Bullhead: Here’s the Beef

Oscar-nominated Belgian drama Bullhead successfully mashes up dark drama and crime thriller, set in the heretofore unexplored world of illegal beef-hormone trafficking.

This year’s Oscars had a particularly good crop of Foreign Film nominations, with dark Holocaust film In Darkness, Israeli comic drama Footnote, hometown favourite Monsieur Lazhar and A Separation, the deserving winner from Iran. The last of the nominees to hit the screen over here is Bullhead, an intense Belgian drama set in the world of illegal beef-hormone traffickers. (I personally wasn’t aware of this traffic, but it’s nice to see a crime story about something other than drugs or guns for a change.)

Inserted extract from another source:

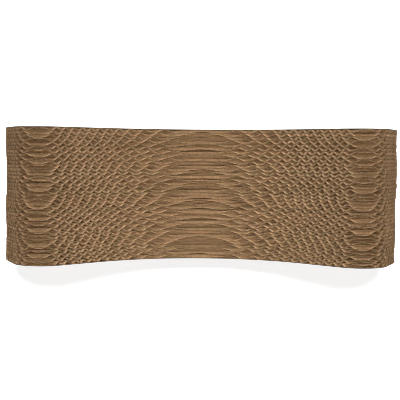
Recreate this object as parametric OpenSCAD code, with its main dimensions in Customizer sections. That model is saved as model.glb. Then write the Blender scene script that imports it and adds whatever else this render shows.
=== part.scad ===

The film’s anti-hero is Jacky (Matthias Schoenaerts), a giant, menacing, yet sensitive and brooding enforcer in the family business of providing hormonally modified cattle for the black market. Both his physical immensity and his withdrawn nature, it turns out, are due to a nasty childhood incident — one guaranteed to make male viewers recoil in primal horror — which has left him dependent on a steady diet of testosterone injections, but still too shy to approach women.

Meanwhile, the gangland slaying of a cop on the hormone beat has the law tightening the net around the trade, enabled by an informant (Jeroen Perceval) who happens to be Jacky’s childhood friend (and witness to the traumatic incident).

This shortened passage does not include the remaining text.